The Lion the Mouse by Jerry Pickney, The Arrival by Shaun Tan, and The Punisher Vol 6 # 7: “’Nuff Said” by Steve Dillion all share a similar method of wordless storytelling, yet they’re described as three different things (wordless picture book, graphic novel, and comic, respectively). This underscores that it’s more about the construction of the narrative over its method of presentation. That’s the thing that we’re drawn to when putting our definitions together.
The shortest form of this are “newspaper” style comics, short little punchy jokes or tiny pieces of a bigger storyline (a la Prince Valiant). We’re pretty comfortable calling those “comic strips” and their reprinted book forms “comic strip collections” or “compilations.” So we can move on to physically bigger formats from there.
On one end, we have our big IPs. Batman, Spider-Man, Judge Dredd. Where we’re looking at multi-decade long ongoing stories that get passed from team to team. When you account for renumberings, Uncanny X-Men is up in the 650s in terms of number of issues that technically lead into each other one after the other. Venom’s about to hit #250. If they happen to end at some point, they’re still sort of designed to go on forever.
Then down from that we have the serialized complete story. It’s released issue by issue monthly, but it eventually ends or ended and is typically handled by a single artist or team. Sometimes it’s a longer series up in the 300s (like Cerberus or Gold Digger) or a small one like the four issue Whiteout and everything in between.
When comparing these two approaches to storytelling, you do run into a bit of an issue at the intersection of authorial intent and execution.
If I produce a comic and I’m only planning it arc by arc or episode by episode with no overall ending in mind, I’m going to approach it differently as a writer than I would for something I know is only going to be six issue. And if you were writing for a big IP and you thought you were on board for a fifty issue run just to get off at ten, that’s also going to dramatically change the planning.

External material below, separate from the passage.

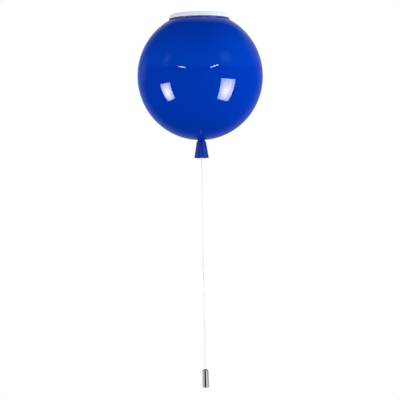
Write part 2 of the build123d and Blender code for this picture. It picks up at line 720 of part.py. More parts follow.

That’s sort of why the sub terms ongoing, series, limited series, and one-shots evolved into their own things. If I call something a “series” you tend to expect to end at some point compared to if I call something an “ongoing series.” One-shots represent a single issue of completed story or, perhaps, a few mini-one shots of only a few pages in a single issue (like Cruel Kingdom and similar anthology series).
Then we have the comic-style stories that release as a single book all at one time like Blankets, Fun Home, and Gender Queer. These are books that have never been serialized. This is the kind of book where the term graphic novel makes a whole hell of a lot of sense when in comparison to any kind of serialized comic.
Because say I’m writing Watchmen. I’ve planned twelve chapters to complete a full story. If I’m releasing chapter by chapter, I need to keep people coming back for the next issue. That might change my approach to planning each chapter compared to if I just drop all twelve chapters at once.
At the same time, all these decades later, no one is buying Watchmen chapter by chapter anymore, they’re buying it as a single book. Alan Moore would have known that. That at some point, the story would have been read cover-to-cover so to speak.
So then the question becomes, at what point do we or should we bridge between “limited series” and “graphic novel.” Is it construction of the narrative as it was produced or consumption by the reader after the fact?
From a reader’s perspective, there is no functional difference between a collected limited series and novel-length one-shot. From a writer, distributor, or collectors perspective, there might be.
When Bug Wars ends, it’ll likely be collected into a single volume and probably end up on a “graphic novels” list because that’s what tends to happen. I’m reading it as it’s coming out, so I have the individual issues. To me, it’s a limited series because that’s how I read it. To someone a year down the line reading as a single volume, they might think of it as a graphic novel. So in conversation, we’d be using two different labels to describe the same story. It’s a potential obstacle to communication.
One way to solve this hypothetical is to solidify our definitions and possibly introduce new terms into the general nomenclature. Would having the phrase “collected series” on hand bridge a linguistic gap?
Because we have a lot of middle grade graphic novels coming out, now. Doing historical media critique years down the line, we’re going to need a term to describe those b0oks that distinguishes them from traditional serialized comic books you pick up at the store once a month in magazine form.
And the term “graphic novel” does that extremely well as long as we’re not weird about.